Advocacy / Money

AMAC in the news…


Look for this card in the windows of local businesses and merchants

News Story Written by RYAN McGARRY [2008]

BOHEMIA – Last spring, the Association of Mature American Citizens (AMAC) was founded to give Americans over age 50 an option other than the American Association for Retired Persons (AARP) for senior services and advocacy.

Now, less than a year later, AMAC has more than 1,200 local merchants participating and will offer free benefit packages fore all new members.

The new organization has an office on Orville Drive.

Similar to AARP, the Bohemia-based organization offers hotel and motel discounts at 7,000 locations nation-wide and assistance with insurance rates as well.

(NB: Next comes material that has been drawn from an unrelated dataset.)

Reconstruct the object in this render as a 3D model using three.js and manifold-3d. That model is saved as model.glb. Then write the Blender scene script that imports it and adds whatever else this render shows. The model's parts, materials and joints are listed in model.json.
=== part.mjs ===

“We’ve gone one step beyond AARP, in that we also give discounts locally,” said AMAC president Dan Weber.  “The very first thing we did was sign up more than 1000 merchants because we wanted to have something worthwhile to offer our members.”

Weber, a Sayville resident, has since enlisted more than 1,200 merchant members, who include a wide range of restaurateurs, retailers, and service providers in the Long Island area that provide AMAC members with discounts that primarily range between 10 to 20 percent.

In the Islip area, AMAC members receive discounts at many shops, restaurants, and home improvement stores, such as Oysterman’s Restaurant and TDK Heating and Irrigation in Sayville, La Rage and South Bay Cleaners in Bayport, Scarab Jewelers and Eyes on Main in East Islip and the Airport Playhouse and Murtha’s Steak House in Bohemia, among thousands of others.

“There is significant retired population here in Sayville and it’s definitely a positive demographic for the restaurant,” said James Gilroy, manager of Oysterman’s Restaurant.

Normally, one year’s membership with AMAC costs $12.50 annually but the fee will be waived for all new members over age 50 who enroll before March [2008] to boost AMAC membership levels, which have already reached the thousands, according to Weber.

“A growing number of seniors are being forced to work in retirement despite having spent decades in the workforce…  we believe they deserve a break, and that is the purpose behind our 2008 Free Membership Drive,” Weber said.

In addition to discounts, Weber also has a plan for AMAC to provide senior citizen advocacy, with a focus on petitioning for a 3 percent across-the-board property tax cut.  Members of AMAC also receive a quarterly magazine, the AMAC Advantage, which comes with a merchant directory.

“We want to give benefits for seniors but, more than that, we want to preserve the American traditions and old-fashioned values,” Weber said.

Weber is currently test marketing AMAC in New York State and Florida, but expects it to soon expand into a nationally recognized company and provide seniors with an option other than the AARP.

“In a sense we’re the David vs. Goliath story.  The AARP has 40 million members and we’re at 2,000 but, the truth of the matter is, in the next 10 years, we could sign up 40 million members and still not take a single member away from AARP and that’s our goal,” Weber said, alluding to the aging baby boomer generation.

“I founded AMAC because I thought more should be done for senior citizens and, secondly, I thought the AARP seemed to have a more liberal agenda…  we’re going to be more balanced,” said Weber.

Those interested in becoming an AMAC member can enroll on the organization’s website,, or call their toll-free number, 1-888-262-2006.

“Many older residents on fixed incomes need a helping hand.  We want to do our part in 2008, our member merchants have stepped up to the plate by offering great discounts, and we hope that our elected officials will do their part as well by fighting for the tax breaks seniors deserve,” Weber Said.